'''

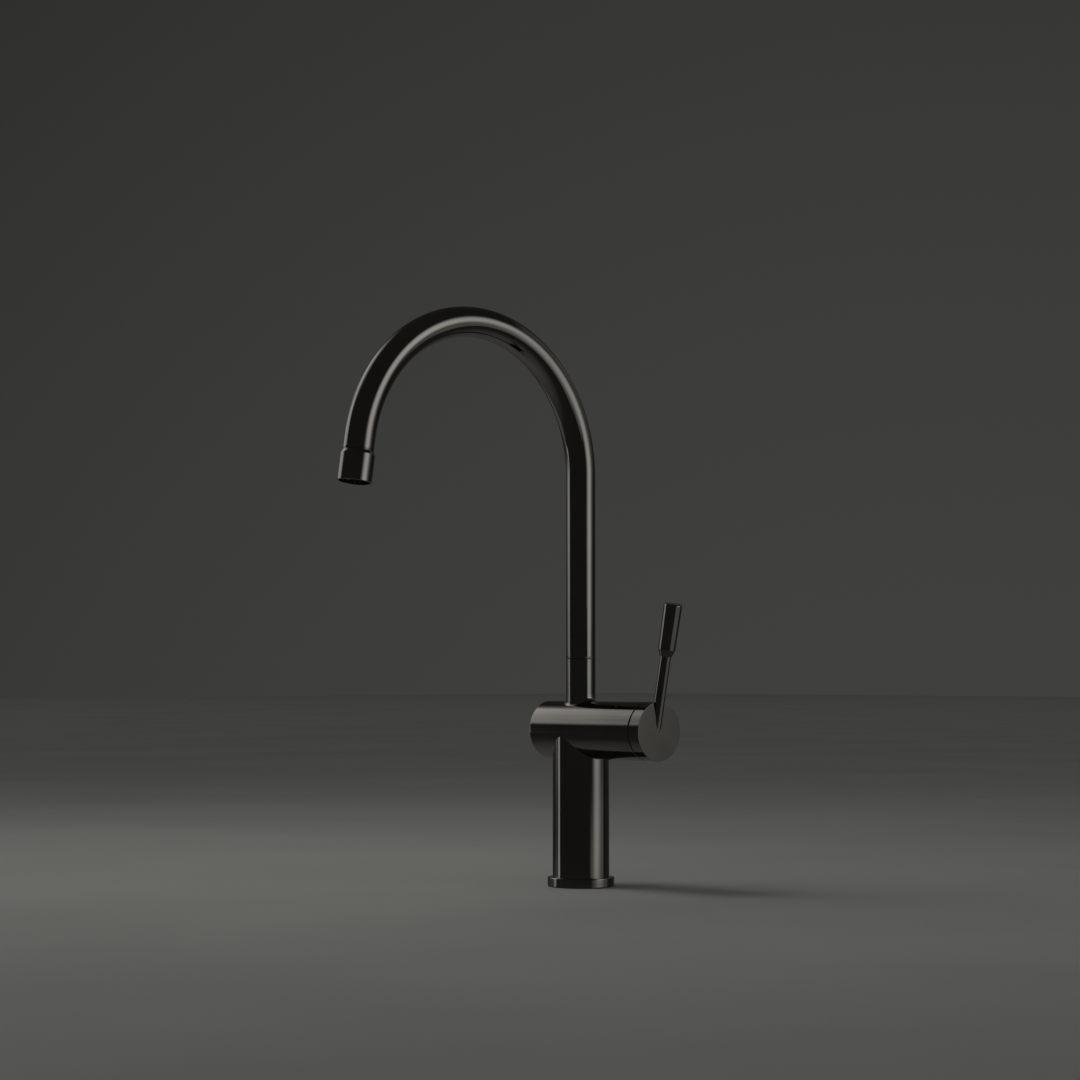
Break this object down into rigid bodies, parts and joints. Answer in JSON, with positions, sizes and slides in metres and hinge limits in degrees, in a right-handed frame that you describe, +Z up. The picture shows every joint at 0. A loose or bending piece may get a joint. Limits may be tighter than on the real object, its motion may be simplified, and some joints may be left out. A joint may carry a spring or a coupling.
{
  "type": "kitchen mixer tap",
  "caption": "Gooseneck kitchen mixer tap: round column with base flange, horizontal valve barrel with a tilting side lever, and a swivelling arched spout with an aerator nozzle.",
  "frame": {"origin": "mouth of the fixing stud's thread in the underside of the foot, on the column's axis, in the plane of the deck", "axes": "+Z up the column, +X along the valve barrel towards the lever, spout reaching forwards along -Y at rest"},
  "size_m": [0.1355, 0.2532, 0.4215],
  "materials": {
    "dark_chrome": "polished dark grey, mirror-like",
    "brass": "machined",
    "copper": "drawn tube",
    "steel": "bright",
    "black_rubber": "matt",
    "white_plastic": "moulded",
    "grey_plastic": "moulded",
    "dark_plastic": "moulded",
    "ceramic": "lapped ceramic"
  },
  "bodies": {
    "tap_body": {"deck_gasket": "black_rubber", "base_flange": "dark_chrome", "foot_insert": "brass", "column_shell": "dark_chrome", "supply_tube_seals": "black_rubber", "hot_supply_tube": "copper", "cold_supply_tube": "copper", "valve_barrel": "dark_chrome", "barrel_end_plug": "dark_chrome", "valve_core": "brass", "swivel_socket": "brass", "swivel_washer": "dark_plastic", "spout_grub_screw": "steel", "port_seals": "black_rubber", "cartridge_base": "white_plastic", "fixed_ceramic_disc": "ceramic", "cartridge_housing": "white_plastic", "retaining_nut": "brass", "cover_ring": "dark_plastic"},
    "spout": {"spout_tube": "dark_chrome", "swivel_stem": "brass", "slide_rings": "white_plastic", "stem_o_rings": "black_rubber", "nozzle_adapter": "brass", "nozzle_housing": "dark_chrome", "aerator_washer": "black_rubber", "aerator_insert": "grey_plastic", "aerator_screen": "steel"},
    "stem_turn": {"stem_carrier": "white_plastic", "stem_pin": "steel"},
    "lever": {"cartridge_stem": "steel", "lever_cap": "dark_chrome", "lever_grub_screw": "steel", "lever_rod": "dark_chrome", "lever_grip": "dark_chrome"},
    "mixing_disc": {"moving_ceramic_disc": "ceramic", "disc_carrier": "white_plastic"}
  },
  "joints": [
    {"name": "spout_swivel", "type": "hinge", "parent": "tap_body", "child": "spout", "pos_m": [0, 0, 0.168], "axis": [0, 0, 1], "continuous": true},
    {"name": "temperature_turn", "type": "hinge", "parent": "tap_body", "child": "stem_turn", "pos_m": [0.06, 0, 0.1155], "axis": [1, 0, 0], "range_deg": [-45, 45]},
    {"name": "flow_tilt", "type": "hinge", "parent": "stem_turn", "child": "lever", "pos_m": [0.06, 0, 0.1155], "axis": [0, 1, 0], "range_deg": [0, 18]},
    {"name": "disc_slide", "type": "slide", "parent": "stem_turn", "child": "mixing_disc", "axis": [0, 0, 1], "range_m": [0, 0.0025]}
  ],
  "couplings": [
    {"joint": "disc_slide", "follows": "flow_tilt", "m_per_rad": 0.0078691}
  ]
}
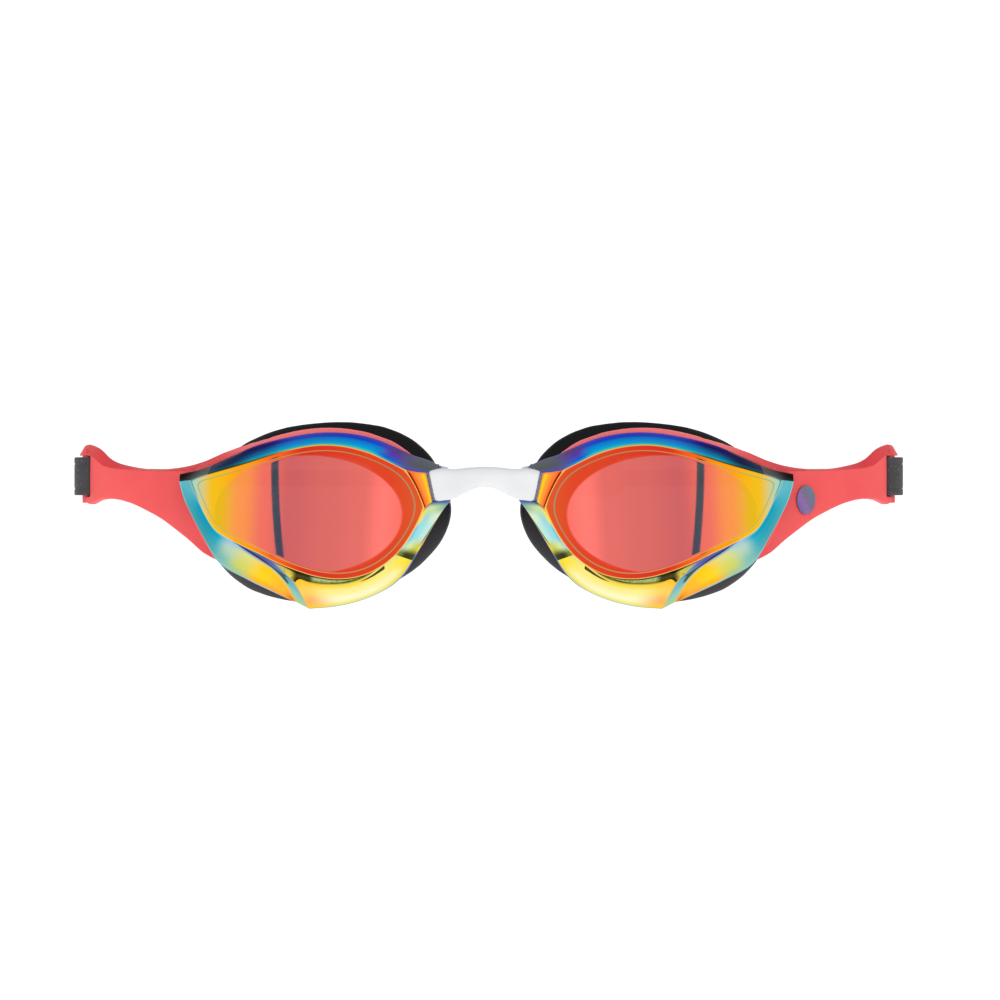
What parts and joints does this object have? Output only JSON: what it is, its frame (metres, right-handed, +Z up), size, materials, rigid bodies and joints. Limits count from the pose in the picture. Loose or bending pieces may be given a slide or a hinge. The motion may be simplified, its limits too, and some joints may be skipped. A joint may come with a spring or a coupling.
{
  "type": "racing swim goggles",
  "caption": "Low-profile racing swim goggles: mirrored cups on a flexible nose bridge, swept side arms and a doubled strap with a rear clip.",
  "frame": {"origin": "on the middle plane, at pupil height, on the face plane that the nose side of both gaskets touches", "axes": "+Z up as worn, +X to the swimmer's own left, +Y towards the back of the head, so the lenses look along -Y"},
  "size_m": [0.1747, 0.1499, 0.0382],
  "materials": {
    "mirror_lens": "polycarbonate with a red to gold mirror coating",
    "coral_frame": "satin coral moulding",
    "black_silicone": "matt soft silicone",
    "strap_silicone": "matt speckled charcoal silicone",
    "bridge_white": "satin white flexible moulding",
    "clip_plastic": "fine-textured charcoal",
    "badge_metal": "dark iridescent"
  },
  "bodies": {
    "nose_bridge": {"nose_bridge": "bridge_white"},
    "left_eyepiece": {"left_lens": "mirror_lens", "left_frame": "coral_frame", "left_gasket": "black_silicone", "arm_badge": "badge_metal"},
    "right_eyepiece": {"right_lens": "mirror_lens", "right_frame": "coral_frame", "right_gasket": "black_silicone"},
    "left_strap": {"left_strap": "strap_silicone"},
    "right_strap": {"right_strap": "strap_silicone"},
    "rear_clip": {"rear_clip_base": "clip_plastic", "rear_clip_cover": "clip_plastic"}
  },
  "joints": [
    {"name": "left_eyepiece_flex", "type": "hinge", "parent": "nose_bridge", "child": "left_eyepiece", "pos_m": [0.0092, -0.013, 0.0041], "axis": [0, 0, 1], "range_deg": [-6, 6], "stiffness_Nm_per_rad": 0.2},
    {"name": "right_eyepiece_flex", "type": "hinge", "parent": "nose_bridge", "child": "right_eyepiece", "pos_m": [-0.0092, -0.013, 0.0041], "axis": [0, 0, 1], "range_deg": [-6, 6], "stiffness_Nm_per_rad": 0.2},
    {"name": "left_strap_swing", "type": "hinge", "parent": "left_eyepiece", "child": "left_strap", "pos_m": [0.08425, 0.02913, 0.006], "axis": [0, 0, 1], "range_deg": [-6, 6]},
    {"name": "right_strap_swing", "type": "hinge", "parent": "right_eyepiece", "child": "right_strap", "pos_m": [-0.08425, 0.02913, 0.006], "axis": [0, 0, 1], "range_deg": [-6, 6]},
    {"name": "rear_clip_slide", "type": "slide", "parent": "left_strap", "child": "rear_clip", "axis": [1, 0, 0], "range_m": [-0.004, 0.004]}
  ],
  "couplings": [
    {"joint": "right_eyepiece_flex", "follows": "left_eyepiece_flex", "ratio": -1},
    {"joint": "left_strap_swing", "follows": "left_eyepiece_flex", "ratio": -1},
    {"joint": "right_strap_swing", "follows": "left_eyepiece_flex", "ratio": 1}
  ]
}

'''

-- Instructions to follow --
Repeat the listing in full, keeping every line exactly as it is.

-- Answer in full --
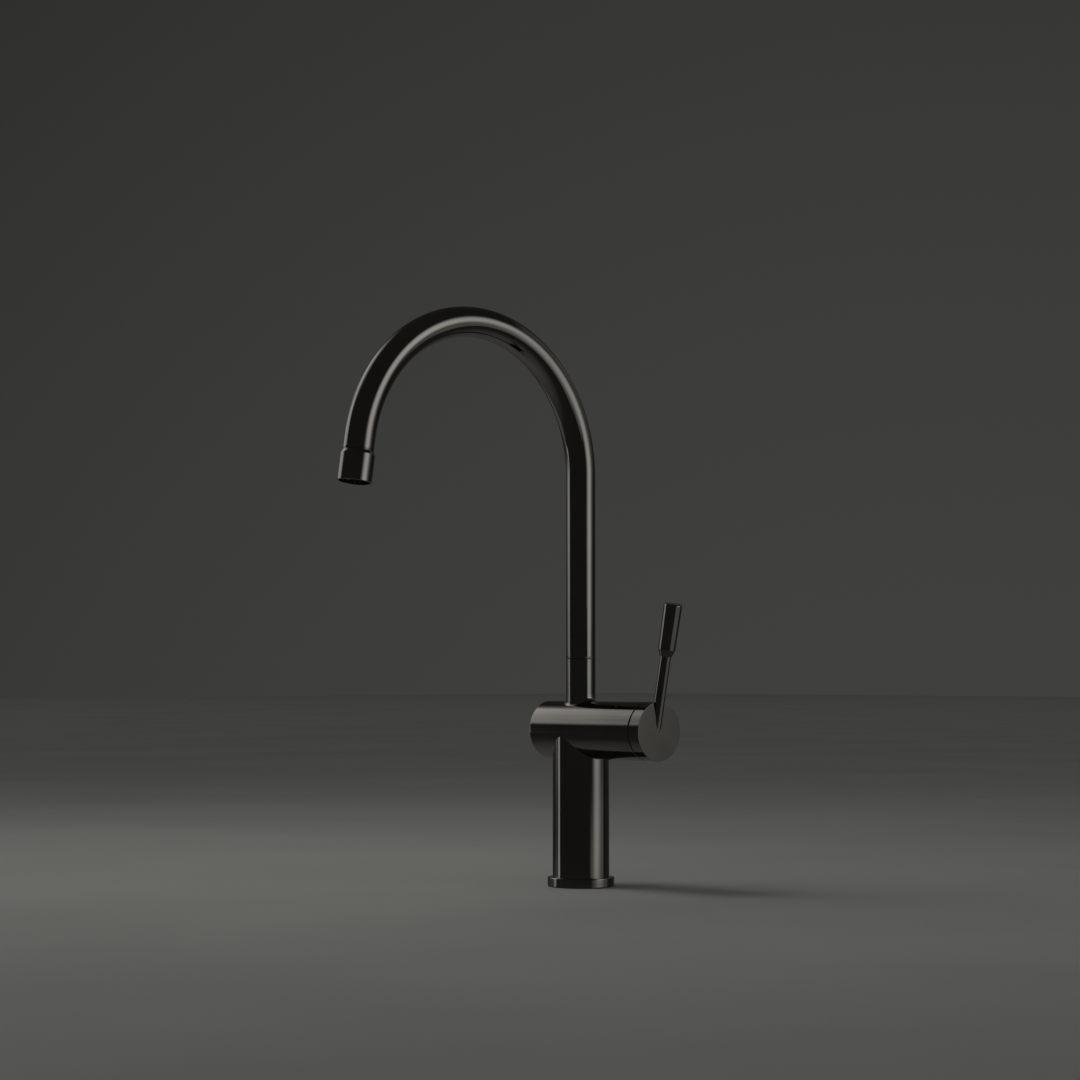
Break this object down into rigid bodies, parts and joints. Answer in JSON, with positions, sizes and slides in metres and hinge limits in degrees, in a right-handed frame that you describe, +Z up. The picture shows every joint at 0. A loose or bending piece may get a joint. Limits may be tighter than on the real object, its motion may be simplified, and some joints may be left out. A joint may carry a spring or a coupling.
{
  "type": "kitchen mixer tap",
  "caption": "Gooseneck kitchen mixer tap: round column with base flange, horizontal valve barrel with a tilting side lever, and a swivelling arched spout with an aerator nozzle.",
  "frame": {"origin": "mouth of the fixing stud's thread in the underside of the foot, on the column's axis, in the plane of the deck", "axes": "+Z up the column, +X along the valve barrel towards the lever, spout reaching forwards along -Y at rest"},
  "size_m": [0.1355, 0.2532, 0.4215],
  "materials": {
    "dark_chrome": "polished dark grey, mirror-like",
    "brass": "machined",
    "copper": "drawn tube",
    "steel": "bright",
    "black_rubber": "matt",
    "white_plastic": "moulded",
    "grey_plastic": "moulded",
    "dark_plastic": "moulded",
    "ceramic": "lapped ceramic"
  },
  "bodies": {
    "tap_body": {"deck_gasket": "black_rubber", "base_flange": "dark_chrome", "foot_insert": "brass", "column_shell": "dark_chrome", "supply_tube_seals": "black_rubber", "hot_supply_tube": "copper", "cold_supply_tube": "copper", "valve_barrel": "dark_chrome", "barrel_end_plug": "dark_chrome", "valve_core": "brass", "swivel_socket": "brass", "swivel_washer": "dark_plastic", "spout_grub_screw": "steel", "port_seals": "black_rubber", "cartridge_base": "white_plastic", "fixed_ceramic_disc": "ceramic", "cartridge_housing": "white_plastic", "retaining_nut": "brass", "cover_ring": "dark_plastic"},
    "spout": {"spout_tube": "dark_chrome", "swivel_stem": "brass", "slide_rings": "white_plastic", "stem_o_rings": "black_rubber", "nozzle_adapter": "brass", "nozzle_housing": "dark_chrome", "aerator_washer": "black_rubber", "aerator_insert": "grey_plastic", "aerator_screen": "steel"},
    "stem_turn": {"stem_carrier": "white_plastic", "stem_pin": "steel"},
    "lever": {"cartridge_stem": "steel", "lever_cap": "dark_chrome", "lever_grub_screw": "steel", "lever_rod": "dark_chrome", "lever_grip": "dark_chrome"},
    "mixing_disc": {"moving_ceramic_disc": "ceramic", "disc_carrier": "white_plastic"}
  },
  "joints": [
    {"name": "spout_swivel", "type": "hinge", "parent": "tap_body", "child": "spout", "pos_m": [0, 0, 0.168], "axis": [0, 0, 1], "continuous": true},
    {"name": "temperature_turn", "type": "hinge", "parent": "tap_body", "child": "stem_turn", "pos_m": [0.06, 0, 0.1155], "axis": [1, 0, 0], "range_deg": [-45, 45]},
    {"name": "flow_tilt", "type": "hinge", "parent": "stem_turn", "child": "lever", "pos_m": [0.06, 0, 0.1155], "axis": [0, 1, 0], "range_deg": [0, 18]},
    {"name": "disc_slide", "type": "slide", "parent": "stem_turn", "child": "mixing_disc", "axis": [0, 0, 1], "range_m": [0, 0.0025]}
  ],
  "couplings": [
    {"joint": "disc_slide", "follows": "flow_tilt", "m_per_rad": 0.0078691}
  ]
}
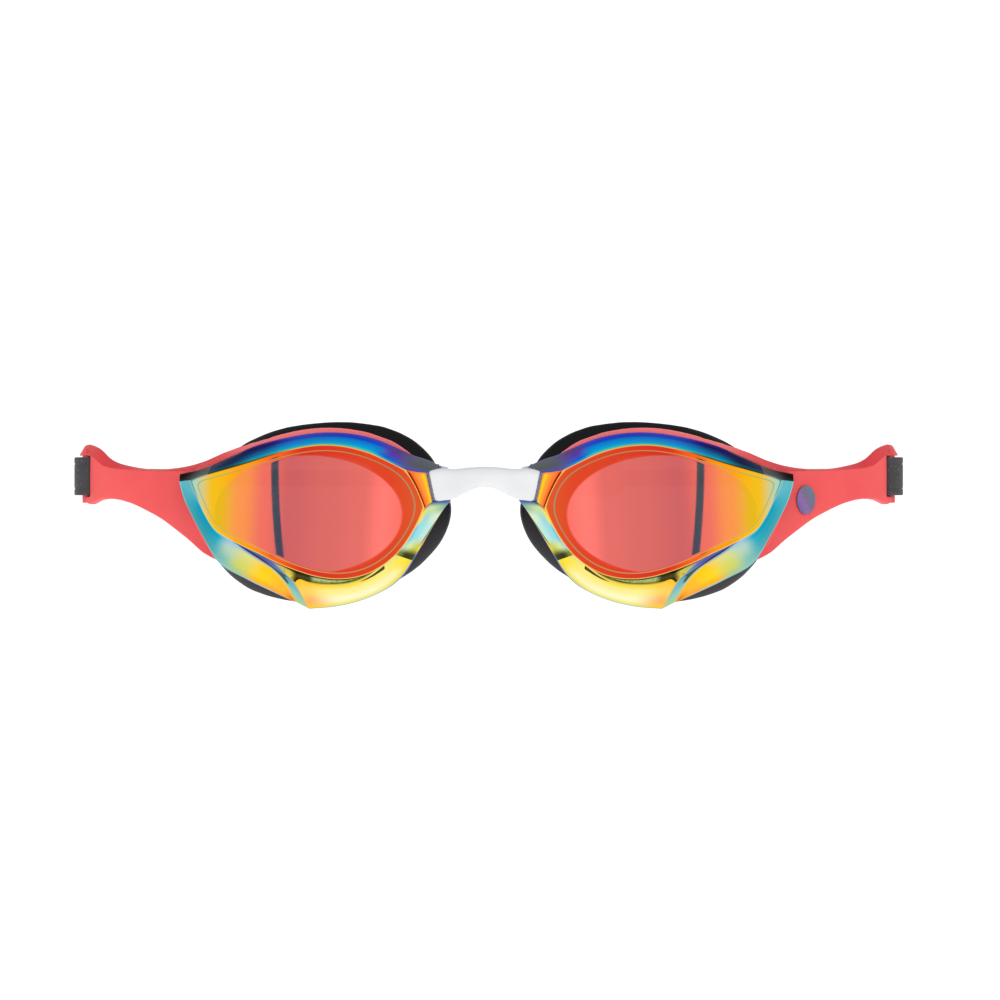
What parts and joints does this object have? Output only JSON: what it is, its frame (metres, right-handed, +Z up), size, materials, rigid bodies and joints. Limits count from the pose in the picture. Loose or bending pieces may be given a slide or a hinge. The motion may be simplified, its limits too, and some joints may be skipped. A joint may come with a spring or a coupling.
{
  "type": "racing swim goggles",
  "caption": "Low-profile racing swim goggles: mirrored cups on a flexible nose bridge, swept side arms and a doubled strap with a rear clip.",
  "frame": {"origin": "on the middle plane, at pupil height, on the face plane that the nose side of both gaskets touches", "axes": "+Z up as worn, +X to the swimmer's own left, +Y towards the back of the head, so the lenses look along -Y"},
  "size_m": [0.1747, 0.1499, 0.0382],
  "materials": {
    "mirror_lens": "polycarbonate with a red to gold mirror coating",
    "coral_frame": "satin coral moulding",
    "black_silicone": "matt soft silicone",
    "strap_silicone": "matt speckled charcoal silicone",
    "bridge_white": "satin white flexible moulding",
    "clip_plastic": "fine-textured charcoal",
    "badge_metal": "dark iridescent"
  },
  "bodies": {
    "nose_bridge": {"nose_bridge": "bridge_white"},
    "left_eyepiece": {"left_lens": "mirror_lens", "left_frame": "coral_frame", "left_gasket": "black_silicone", "arm_badge": "badge_metal"},
    "right_eyepiece": {"right_lens": "mirror_lens", "right_frame": "coral_frame", "right_gasket": "black_silicone"},
    "left_strap": {"left_strap": "strap_silicone"},
    "right_strap": {"right_strap": "strap_silicone"},
    "rear_clip": {"rear_clip_base": "clip_plastic", "rear_clip_cover": "clip_plastic"}
  },
  "joints": [
    {"name": "left_eyepiece_flex", "type": "hinge", "parent": "nose_bridge", "child": "left_eyepiece", "pos_m": [0.0092, -0.013, 0.0041], "axis": [0, 0, 1], "range_deg": [-6, 6], "stiffness_Nm_per_rad": 0.2},
    {"name": "right_eyepiece_flex", "type": "hinge", "parent": "nose_bridge", "child": "right_eyepiece", "pos_m": [-0.0092, -0.013, 0.0041], "axis": [0, 0, 1], "range_deg": [-6, 6], "stiffness_Nm_per_rad": 0.2},
    {"name": "left_strap_swing", "type": "hinge", "parent": "left_eyepiece", "child": "left_strap", "pos_m": [0.08425, 0.02913, 0.006], "axis": [0, 0, 1], "range_deg": [-6, 6]},
    {"name": "right_strap_swing", "type": "hinge", "parent": "right_eyepiece", "child": "right_strap", "pos_m": [-0.08425, 0.02913, 0.006], "axis": [0, 0, 1], "range_deg": [-6, 6]},
    {"name": "rear_clip_slide", "type": "slide", "parent": "left_strap", "child": "rear_clip", "axis": [1, 0, 0], "range_m": [-0.004, 0.004]}
  ],
  "couplings": [
    {"joint": "right_eyepiece_flex", "follows": "left_eyepiece_flex", "ratio": -1},
    {"joint": "left_strap_swing", "follows": "left_eyepiece_flex", "ratio": -1},
    {"joint": "right_strap_swing", "follows": "left_eyepiece_flex", "ratio": 1}
  ]
}